Reuters reports on the reconciliation talks concerning legislation on Iran sanctions:
Congressional negotiators are trying to finish work on new sanctions aimed at further restricting Iran’s oil revenues, a package they hope to approve by the end of next week before lawmakers leave Washington for an extended recess.
The sanctions, which have been in the works for more than seven months, are designed to crack down on transactions with Iran’s national oil and tanker companies, and to hamper the ability of Iranian banks to transfer funds electronically. . . .
There are some complaints that draft language is too weak. An advocacy group that has pushed for stricter sanctions on Tehran said provisions to force financial messaging service providers to block Iranian banks from making electronic banking transfers had been watered down.
The group, United Against Nuclear Iran, wrote to Senator Tim Johnson, head of the Senate Banking Committee, on Wednesday, saying it was “concerned that the banking lobby has gutted these important provisions.”
The measure had initially been aimed at the Society for Worldwide Interbank Financial Telecommunication, or SWIFT, but revised language was less specific.
The Belgium-based firm, owned by the world’s largest banks, announced in February it would expel certain Iranian banks from its system after pressure from U.S. lawmakers.
One congressional source said loopholes could derail a final sanctions deal.
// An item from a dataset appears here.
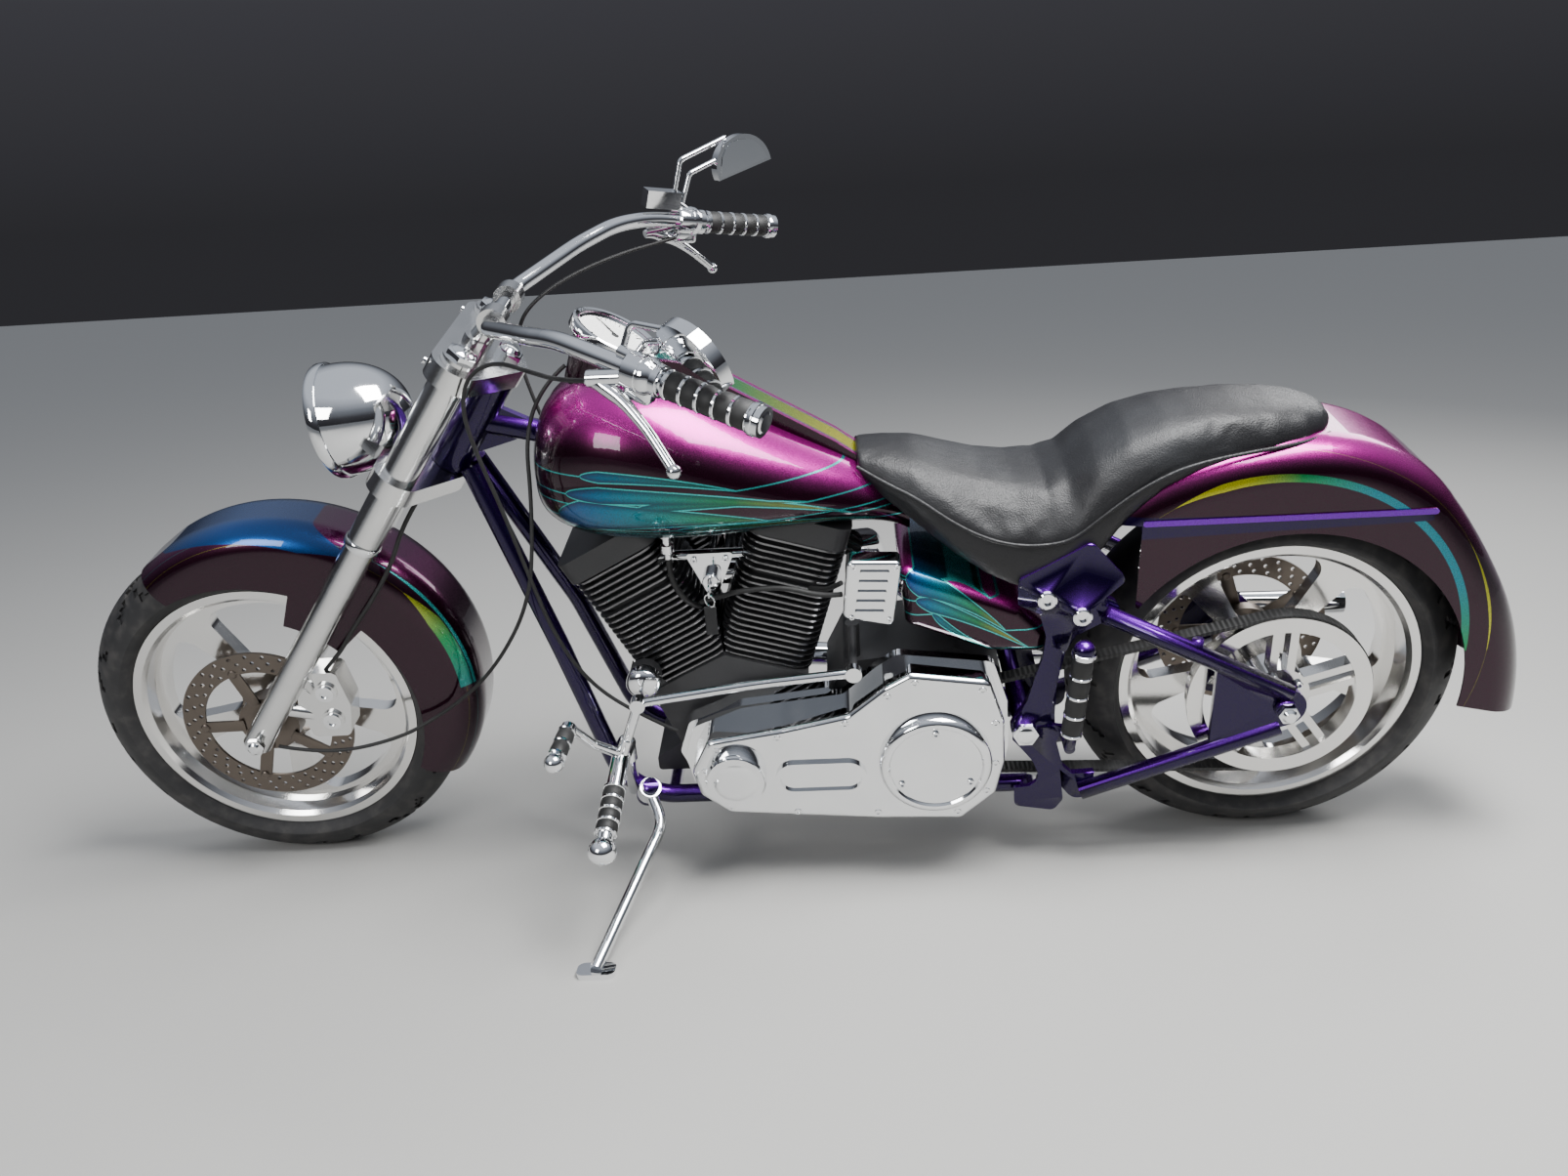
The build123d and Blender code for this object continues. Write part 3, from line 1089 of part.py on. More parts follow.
def key_bracket(cylinders):
    """Three-cornered key plate between the cylinders, on a bar held by both heads."""
    plate = slab(outline(KEY_PLATE, 5), *KEY_PLATE_Y)
    x, z = KEY_PLACE
    plate += side_disc(Vector(x, 0, z), 14, KEY_PLATE_Y[1] - 1, KEY_PLATE_Y[1] + 12)
    plate += rod((x, 50, 590), (x, KEY_PLATE_Y[0] + 1, 590), 9)
    plate += rod((x - 100, 50, 590), (x + 110, 50, 590), 9)
    for block in cylinders:
        plate -= block
    return largest(plate)


def forward_controls(rails):
    """Foot pegs on brackets from the rails, the shift lever with its rod, and the brake pedal."""
    pieces = {}
    for side in (-1, 1):
        hub = Vector(HUB[0], side * HUB[1], HUB[2])
        end = Vector(PEG_OUT[0], side * PEG_OUT[1], PEG_OUT[2])
        piece = rod(Vector(1078, side * RAIL_HALF, 172), (HUB[0], side * 190, 300), 11)
        piece += rod((HUB[0], side * 184, 320), hub, 15)
        piece += rod((HUB[0], side * 190, 292), (HUB[0], side * 190, 326), 15)
        piece += rod(hub - Vector(0, side * 6, 0), end - (end - hub).normalized() * 14, PEG_R)
        piece += Pos(*end) * Sphere(22)
        pieces[side] = piece
    lever = rod(SHIFT_ARM[0], SHIFT_ARM[1], 8) + rod(HUB, SHIFT_ARM[0], 10)
    lever += pipe(SHIFT_ROD, [900], 7.5) + rod((1026, 220, 424), (1026, 240, 424), 12)
    eye = SHIFT_ROD[-1]
    lever += rod((eye[0], eye[1] - 7, eye[2]), (eye[0], eye[1] + 9, eye[2]), 13)
    lever += pipe([HUB] + TOE_LEVER[:3], [24, 30], 8) + rod(TOE_LEVER[2], TOE_LEVER[3], 12)
    lever += Pos(*TOE_LEVER[3]) * Sphere(15)
    pieces[1] += lever
    pad = Vector(*PEDAL_PLACE)
    hub = Vector(HUB[0], -HUB[1], HUB[2])
    pieces[-1] += pipe([hub, (1098, -258, 372), pad], [30], 8)
    pad_plane = Plane(origin=pad, x_dir=(0, 1, 0), z_dir=(-0.5, 0, 0.86))
    pieces[-1] += extrude(pad_plane * RectangleRounded(70, 44, 8), amount=8)
    pieces = {side: largest(piece - rails[side]) for side, piece in pieces.items()}
    return {"forward_control_" + SIDE_NAME[side]: piece for side, piece in pieces.items()}


def side_stand():
    """Side stand: leg, bend and foot pad, drawn where it holds the machine."""
    pivot = Vector(*STAND_PIVOT)
    x, y = STAND_FOOT_XY
    leg = pipe([pivot, (1015, 220, 180), (x, y, road_z(y) + STAND_PAD + 2)], [60], STAND_R)
    pad_plane = Plane(origin=(x, y, road_z(y)), x_dir=(1, 0, 0), z_dir=UP_WHEN_LEANED)
    leg += extrude(pad_plane * RectangleRounded(60, 34, 12), amount=STAND_PAD)
    leg -= rod(pivot - STAND_AXIS * 30, pivot + STAND_AXIS * 30, STAND_EYE_R - 2)
    half = STAND_AXIS * STAND_EYE_HALF
    return leg + hollow_rod(pivot - half, pivot + half, STAND_EYE_R, STAND_PIN_R + SEAT_GAP)


def stand_bracket():
    """Pin and arm of the frame that carry the side stand."""
    pivot = Vector(*STAND_PIVOT)
    foot = pivot - STAND_AXIS * (STAND_EYE_HALF + SEAT_GAP)
    head = pivot + STAND_AXIS * (STAND_EYE_HALF + SEAT_GAP)
    bracket = rod(foot - STAND_AXIS * 2, head + STAND_AXIS * 2, STAND_PIN_R)
    bracket += rod(head, head + STAND_AXIS * 6, STAND_PIN_R + 6)
    bracket += rod(foot - STAND_AXIS * 9, foot, STAND_EYE_R)
    return bracket + rod((1052, RAIL_HALF, RAIL_Z + 4), foot - STAND_AXIS * 9, 12)


def steered(point):
    """Point of the fork where the bars rest."""
    return STEER_FOOT + turn(Vector(*point) - STEER_FOOT, STEER_AXIS, STEER_REST)


def cable_pieces():
    """Cables between the fork and the frame, each from where its fork end rests."""
    routes = {
        "clutch_cable": (CLUTCH_START, CLUTCH_ROUTE),
        "speedometer_cable": (SPEEDO_START, SPEEDO_ROUTE),
        "throttle_cable": (THROTTLE_START, THROTTLE_ROUTE),
    }
    lines = {name: [steered(p) for p in start] + rest for name, (start, rest) in routes.items()}
    return {name: cord(line, CABLE_R) for name, line in lines.items()}


def collect():
    """All pieces, by body: those of the frame, of the steering and of each wheel, and the stand."""
    frame = frame_pieces()
    frame.update(swing_arm_pieces())
    frame["rear_fender"] = rear_fender()
    frame["fuel_tank"] = fuel_tank()
    frame["dash_console"] = dash_console(frame["fuel_tank"])
    frame["seat"] = seat(frame["fuel_tank"], frame["rear_fender"], frame["dash_console"])
    frame["oil_tank"] = oil_tank()
    frame.update(cylinder_pieces())
    cylinders = [frame["cylinder_front"], frame["cylinder_rear"]]
    frame["crankcase"] = crankcase()
    frame["primary_case"] = primary_case()
    frame.update(gearbox_pieces())
    frame["exhaust_pipes"] = exhaust_pipes()
    frame["air_cleaner"] = air_cleaner(cylinders)
    frame["coil_cover"] = coil_cover(frame["oil_tank"])
    frame["key_bracket"] = key_bracket(cylinders)
    frame.update(forward_controls({side: frame["frame_rail_" + SIDE_NAME[side]] for side in (-1, 1)}))
    frame.update(cable_pieces())
    return {
        "frame": frame,
        "steering": steering_pieces(),
        "front_wheel": front_wheel_pieces(),
        "rear_wheel": rear_wheel_pieces(),
        "side_stand": {"side_stand": side_stand()},
    }


def parked(bodies):
    """Pieces where they stand: steering at its rest, machine leaned over, middle of the box at the origin."""
    steer = Axis(STEER_FOOT, STEER_AXIS)
    leaned = {}
    for body, pieces in bodies.items():
        for name, solid in pieces.items():
            placed = solid.rotate(steer, STEER_REST) if body in ("steering", "front_wheel") else solid
            leaned[name] = placed.rotate(Axis.X, -LEAN)
    boxes = [solid.bounding_box() for solid in leaned.values()]
    mid_x = (min(b.min.X for b in boxes) + max(b.max.X for b in boxes)) / 2
    mid_y = (min(b.min.Y for b in boxes) + max(b.max.Y for b in boxes)) / 2
    floor = min(b.min.Z for b in boxes)
    move = Vector(-mid_x, -mid_y, -floor)
    return {name: Pos(*move) * solid for name, solid in leaned.items()}, move


def parked_row(point, direction, move, on_fork):
    """Point and direction of the upright machine, where they lie once it is parked."""
    p = steered(point) if on_fork else Vector(*point)
    d = turn(direction, STEER_AXIS, STEER_REST) if on_fork else Vector(*direction)
    return turn(p, (1, 0, 0), -LEAN) + move, turn(d, (1, 0, 0), -LEAN)


def report_places(move):
    """Print where each joint and each pipe's open end lies on the parked machine."""
    print("move", [round(v, 3) for v in move], [0, 0, 0])
    rows = {
        "steering": (fork(0, 0, LOWER_TREE_W), STEER_AXIS, False),
        "front_wheel": (FRONT_AXLE, (0, 1, 0), True),
        "rear_wheel": (REAR_AXLE, (0, 1, 0), False),
        "side_stand": (STAND_PIVOT, STAND_AXIS, False),
        "exhaust_tip_front": (*exhaust_tip(FRONT_PIPE), False),
        "exhaust_tip_rear": (*exhaust_tip(REAR_PIPE), False),
    }
    for name, (point, direction, on_fork) in rows.items():
        place, way = parked_row(point, direction, move, on_fork)
        print(name, [round(v, 3) for v in place], [round(v, 6) for v in way])


if __name__ == "__main__":
    os.makedirs("parts", exist_ok=True)
    standing, shift = parked(collect())
    for name, solid in standing.items():
        export_step(solid, "parts/" + name + ".step")
    report_places(shift)
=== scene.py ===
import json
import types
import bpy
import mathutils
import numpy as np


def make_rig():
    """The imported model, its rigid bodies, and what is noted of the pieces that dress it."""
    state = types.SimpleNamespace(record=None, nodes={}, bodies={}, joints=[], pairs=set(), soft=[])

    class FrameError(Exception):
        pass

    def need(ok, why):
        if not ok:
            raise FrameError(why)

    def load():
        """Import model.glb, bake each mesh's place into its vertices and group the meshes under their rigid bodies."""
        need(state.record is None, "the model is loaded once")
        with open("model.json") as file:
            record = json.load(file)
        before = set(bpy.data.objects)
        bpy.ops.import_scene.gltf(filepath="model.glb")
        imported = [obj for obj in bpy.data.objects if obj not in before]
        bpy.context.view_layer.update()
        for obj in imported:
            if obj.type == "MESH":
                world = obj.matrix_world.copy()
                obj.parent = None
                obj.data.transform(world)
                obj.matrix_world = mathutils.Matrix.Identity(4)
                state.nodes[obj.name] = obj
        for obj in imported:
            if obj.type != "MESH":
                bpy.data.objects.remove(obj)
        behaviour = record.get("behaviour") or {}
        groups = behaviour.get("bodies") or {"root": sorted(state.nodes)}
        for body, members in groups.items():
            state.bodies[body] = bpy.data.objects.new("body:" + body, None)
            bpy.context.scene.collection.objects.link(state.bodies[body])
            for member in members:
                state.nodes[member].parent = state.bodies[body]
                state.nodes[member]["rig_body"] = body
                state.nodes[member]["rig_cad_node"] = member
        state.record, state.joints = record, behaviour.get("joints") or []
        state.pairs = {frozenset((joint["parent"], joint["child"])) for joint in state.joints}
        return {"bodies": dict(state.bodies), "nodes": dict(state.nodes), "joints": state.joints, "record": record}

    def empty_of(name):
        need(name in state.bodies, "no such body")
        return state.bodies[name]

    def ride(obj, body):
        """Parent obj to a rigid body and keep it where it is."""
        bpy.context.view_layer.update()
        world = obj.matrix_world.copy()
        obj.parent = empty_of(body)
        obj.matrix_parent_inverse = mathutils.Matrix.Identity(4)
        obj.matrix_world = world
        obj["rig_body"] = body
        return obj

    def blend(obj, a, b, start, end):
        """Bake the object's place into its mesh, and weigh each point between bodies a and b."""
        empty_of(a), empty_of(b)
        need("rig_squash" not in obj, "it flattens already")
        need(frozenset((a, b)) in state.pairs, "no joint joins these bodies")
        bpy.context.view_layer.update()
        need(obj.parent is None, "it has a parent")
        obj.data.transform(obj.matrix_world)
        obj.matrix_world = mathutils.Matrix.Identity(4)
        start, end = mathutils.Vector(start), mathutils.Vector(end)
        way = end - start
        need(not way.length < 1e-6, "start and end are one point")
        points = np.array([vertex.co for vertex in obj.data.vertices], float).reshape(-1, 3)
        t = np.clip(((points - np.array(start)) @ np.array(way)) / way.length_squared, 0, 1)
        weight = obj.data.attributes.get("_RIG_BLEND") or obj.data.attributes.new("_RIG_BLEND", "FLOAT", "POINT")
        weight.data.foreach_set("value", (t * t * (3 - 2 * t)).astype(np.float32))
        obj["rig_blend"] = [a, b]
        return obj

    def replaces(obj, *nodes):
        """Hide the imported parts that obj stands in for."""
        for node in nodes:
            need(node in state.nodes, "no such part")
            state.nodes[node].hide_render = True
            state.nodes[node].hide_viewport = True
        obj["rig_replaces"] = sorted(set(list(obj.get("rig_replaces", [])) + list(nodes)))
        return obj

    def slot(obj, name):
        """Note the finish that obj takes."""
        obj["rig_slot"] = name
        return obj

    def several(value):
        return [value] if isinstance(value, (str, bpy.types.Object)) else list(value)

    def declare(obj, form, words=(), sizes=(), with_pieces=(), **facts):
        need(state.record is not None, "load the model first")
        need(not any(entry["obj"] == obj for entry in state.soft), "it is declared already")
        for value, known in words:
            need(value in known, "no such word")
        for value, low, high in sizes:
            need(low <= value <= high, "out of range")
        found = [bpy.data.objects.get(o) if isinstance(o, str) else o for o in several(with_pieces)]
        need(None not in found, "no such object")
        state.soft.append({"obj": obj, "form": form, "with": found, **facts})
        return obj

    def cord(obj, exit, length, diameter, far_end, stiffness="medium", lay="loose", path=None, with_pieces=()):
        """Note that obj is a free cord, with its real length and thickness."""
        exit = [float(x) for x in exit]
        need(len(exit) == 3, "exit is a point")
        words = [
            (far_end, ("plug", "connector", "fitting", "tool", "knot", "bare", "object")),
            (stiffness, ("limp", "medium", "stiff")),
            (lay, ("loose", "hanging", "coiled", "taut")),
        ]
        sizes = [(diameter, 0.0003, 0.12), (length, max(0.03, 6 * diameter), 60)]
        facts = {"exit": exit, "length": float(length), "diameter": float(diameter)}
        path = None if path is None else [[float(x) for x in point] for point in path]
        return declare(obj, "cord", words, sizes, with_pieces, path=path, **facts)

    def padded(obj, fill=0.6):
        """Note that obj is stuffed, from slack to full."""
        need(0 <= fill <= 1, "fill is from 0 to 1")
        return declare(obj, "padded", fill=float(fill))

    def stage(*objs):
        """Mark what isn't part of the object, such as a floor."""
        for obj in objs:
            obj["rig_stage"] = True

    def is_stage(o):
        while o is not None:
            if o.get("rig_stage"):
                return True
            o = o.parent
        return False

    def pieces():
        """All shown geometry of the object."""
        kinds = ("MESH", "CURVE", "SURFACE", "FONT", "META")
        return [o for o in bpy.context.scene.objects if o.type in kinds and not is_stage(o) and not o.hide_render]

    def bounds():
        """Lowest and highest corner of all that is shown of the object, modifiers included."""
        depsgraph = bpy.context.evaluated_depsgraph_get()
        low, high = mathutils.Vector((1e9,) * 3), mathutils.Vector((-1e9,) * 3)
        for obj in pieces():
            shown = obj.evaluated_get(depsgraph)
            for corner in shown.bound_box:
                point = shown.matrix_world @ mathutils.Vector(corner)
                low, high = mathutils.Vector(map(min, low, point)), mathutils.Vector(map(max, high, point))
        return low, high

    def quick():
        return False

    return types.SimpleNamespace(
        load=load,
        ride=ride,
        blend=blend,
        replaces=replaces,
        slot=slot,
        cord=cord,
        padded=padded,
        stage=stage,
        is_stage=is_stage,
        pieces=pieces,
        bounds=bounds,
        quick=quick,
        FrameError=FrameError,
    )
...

Perhaps the lede should have been: “Sens. Harry M. Reid (D.-Nev.)and Tim Johnson (D.-S.D.) are trying to weaken sanctions to reward donors.” That is essentially what is going on, according to one report:
The legislation, which is currently working its way through the House, would tighten existing Iran sanctions by punishing any insurance company that underwrites activities that bolster the Iranian oil industry. Insurance providers could be sanctioned for underwriting shipping companies, cargo carriers, or airlines that have been subject to sanctions.
Johnson and Reid have each received nearly half-a-million dollars from individuals and political action committees affiliated with the insurance industry.
A pro-sanctions congressional source close to the discussions tells me: “The pressure from the administration and Harry Reid to water down sanctions is so intense that the final bill might not be worth much more than the paper it’s printed on. Will House Republicans really pass a sanctions bill filled with loopholes big enough to drive a pick-up truck through? The initial reaction by key opinion leaders in the Iran sanctions community will be the test of whether the bill wipes out on the House floor.”
A few points are worth noting. The sanctions legislation has been dragging on for seven months. At times, as with the Kirk-Menendez amendment, the administration has weighed in against stronger measures. Given all that, how can the president claim with a straight face, as he does frequently, that he is doing all he can to prevent a nuclear-armed Iran?
It is bizarre that the administration, which plainly doesn’t want to resort to military action, has been indifferent or actively hostile to swift implementation of those “crippling” sanctions. Is it sloth, or is there an affirmation policy of trying to slow down the sanctions train? Whatever the explanation, if the White House is serious, it should have long ago harangued lawmakers to get this done and told Reid in no uncertain terms that now is not the time to sublimate national security to the whims of big-monied special interest groups.